▶ _WHAT THE TASK REQUIRES_
Quote the data below in full, please, without altering anything.
▼
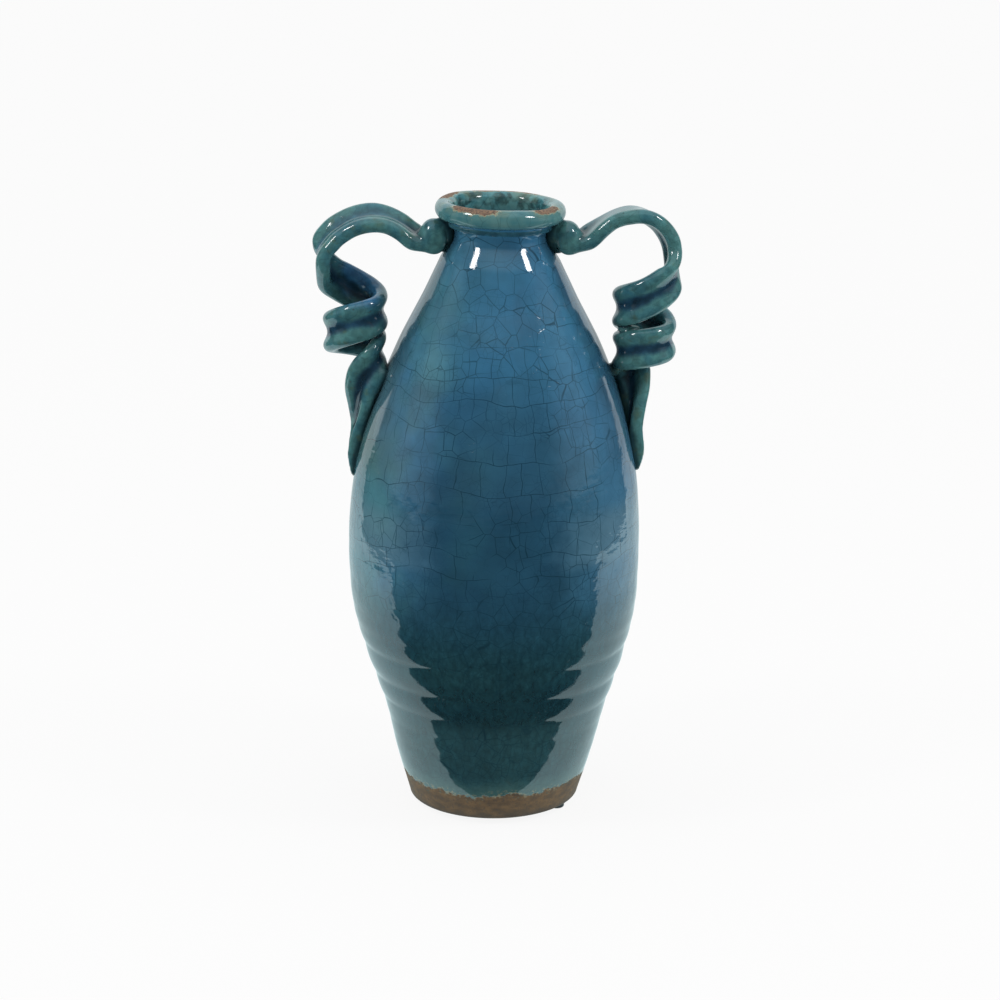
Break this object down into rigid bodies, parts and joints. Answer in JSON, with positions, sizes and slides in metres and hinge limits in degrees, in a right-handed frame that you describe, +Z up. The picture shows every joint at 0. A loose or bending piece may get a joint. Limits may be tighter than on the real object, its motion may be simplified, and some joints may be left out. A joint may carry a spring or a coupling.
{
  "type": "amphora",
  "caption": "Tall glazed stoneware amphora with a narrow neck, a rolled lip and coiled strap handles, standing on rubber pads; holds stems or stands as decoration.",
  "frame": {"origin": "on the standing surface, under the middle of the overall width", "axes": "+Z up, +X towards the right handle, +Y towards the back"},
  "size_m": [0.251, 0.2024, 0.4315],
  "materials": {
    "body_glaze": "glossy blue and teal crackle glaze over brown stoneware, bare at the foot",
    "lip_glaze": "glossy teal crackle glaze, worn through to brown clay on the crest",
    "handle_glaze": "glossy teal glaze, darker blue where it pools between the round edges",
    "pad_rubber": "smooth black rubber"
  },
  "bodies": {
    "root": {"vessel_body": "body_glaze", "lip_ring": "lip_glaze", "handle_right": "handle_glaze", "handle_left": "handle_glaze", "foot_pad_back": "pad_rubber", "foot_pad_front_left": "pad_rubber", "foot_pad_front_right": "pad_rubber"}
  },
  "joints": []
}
▲
▶ _FINAL RESULT_
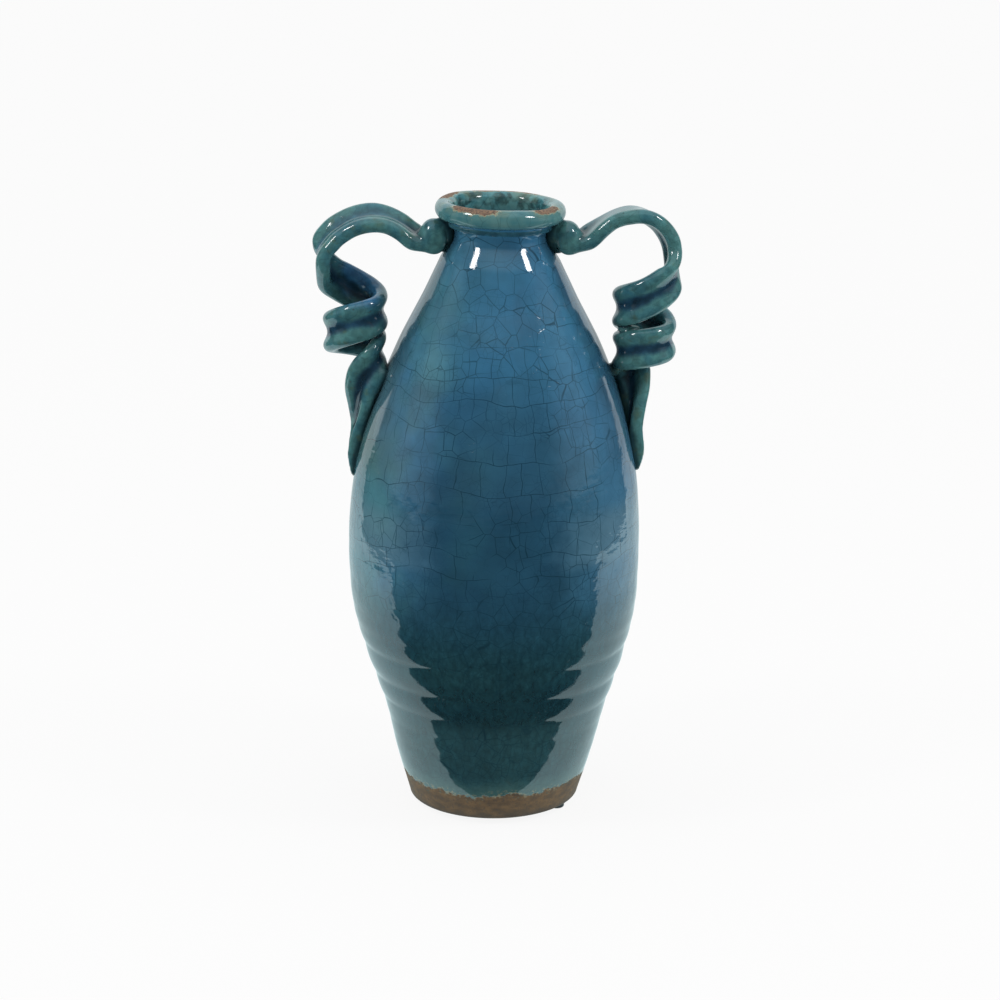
Break this object down into rigid bodies, parts and joints. Answer in JSON, with positions, sizes and slides in metres and hinge limits in degrees, in a right-handed frame that you describe, +Z up. The picture shows every joint at 0. A loose or bending piece may get a joint. Limits may be tighter than on the real object, its motion may be simplified, and some joints may be left out. A joint may carry a spring or a coupling.
{
  "type": "amphora",
  "caption": "Tall glazed stoneware amphora with a narrow neck, a rolled lip and coiled strap handles, standing on rubber pads; holds stems or stands as decoration.",
  "frame": {"origin": "on the standing surface, under the middle of the overall width", "axes": "+Z up, +X towards the right handle, +Y towards the back"},
  "size_m": [0.251, 0.2024, 0.4315],
  "materials": {
    "body_glaze": "glossy blue and teal crackle glaze over brown stoneware, bare at the foot",
    "lip_glaze": "glossy teal crackle glaze, worn through to brown clay on the crest",
    "handle_glaze": "glossy teal glaze, darker blue where it pools between the round edges",
    "pad_rubber": "smooth black rubber"
  },
  "bodies": {
    "root": {"vessel_body": "body_glaze", "lip_ring": "lip_glaze", "handle_right": "handle_glaze", "handle_left": "handle_glaze", "foot_pad_back": "pad_rubber", "foot_pad_front_left": "pad_rubber", "foot_pad_front_right": "pad_rubber"}
  },
  "joints": []
}